楕円球を持ったことがなくとも、目立つ選手もいる。2年生LOの土田航大のサイズは192センチ、94キロ。今年8月、コロナの影響でオンラインになったTIDユースキャンプに参加した。「ビッグマン、ファーストマン」で通る、日本代表になる可能性を秘めた原石探しの合宿である。
コロナ禍は学校にも及ぶ。閉校は4か月近くに及んだ。その間、講義も練習もオンライン。7月末に全体練習は解禁されたが、高校の全国大会予選とかぶり、近畿大会前に練習試合は3つしか組めなかった。

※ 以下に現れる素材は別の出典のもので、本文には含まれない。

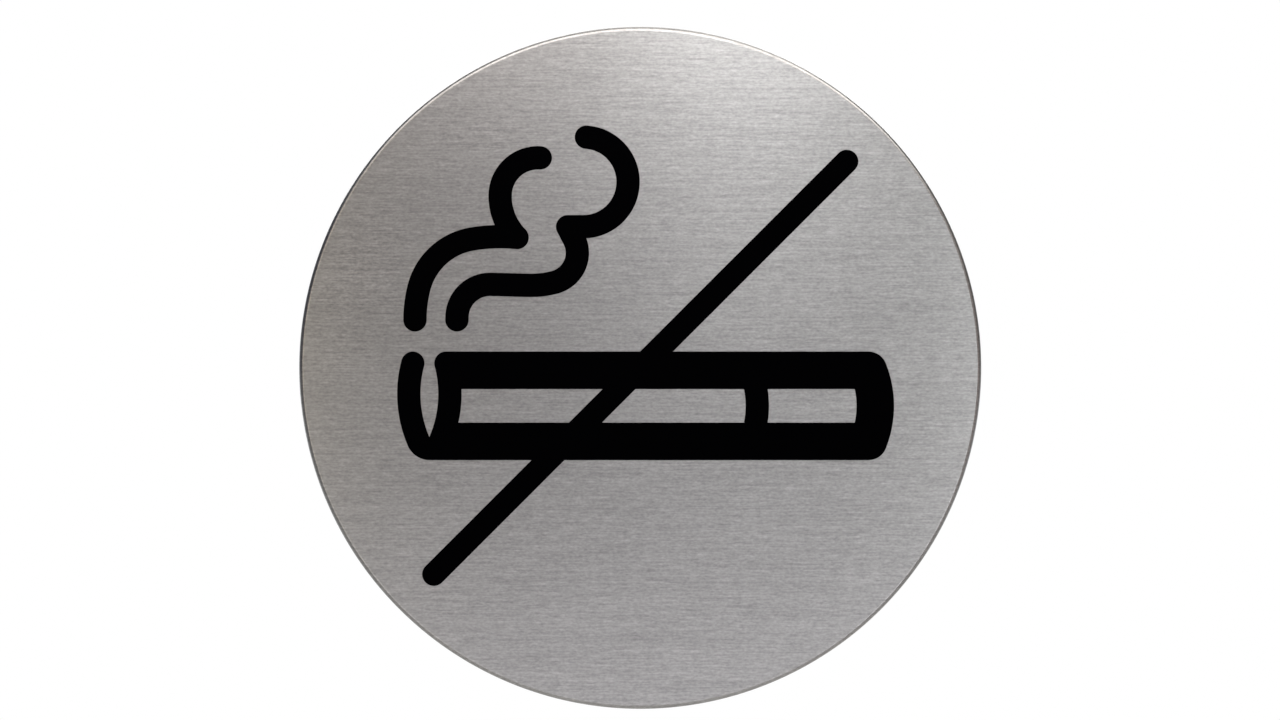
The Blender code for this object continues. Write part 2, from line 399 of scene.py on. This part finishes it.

その流れの中で、約10か月ぶりの公式戦にもかかわらず、神戸に圧勝できた。
「上級生が作ってきてくれた財産が残っていると思います」
森は持ち前のパスラグビーや持ち場を決めた動きができたことを口にする。
前回の公式戦は全国大会決勝。仙台に33−0と完封する。1月9日のことだった。
51回目の全国大会は、例年通り来年1月4日、神戸・ユニバー記念競技場で開幕する。
奈良は15年連続20回目の出場。全国から10校が集まるため、3つ勝てば、3連覇がなされる。その偉業はこれまで、北九州、仙台、神戸の3校しか成し得ていない。
高専の卒業時の選択肢は3つ。短大卒の肩書での就職、大学への3年時編入、大卒の資格を得る母校の専攻科進学である。
小泉と板垣はともに大阪府大への編入が決まっている。
ラグビーでも有終の美を飾りたい。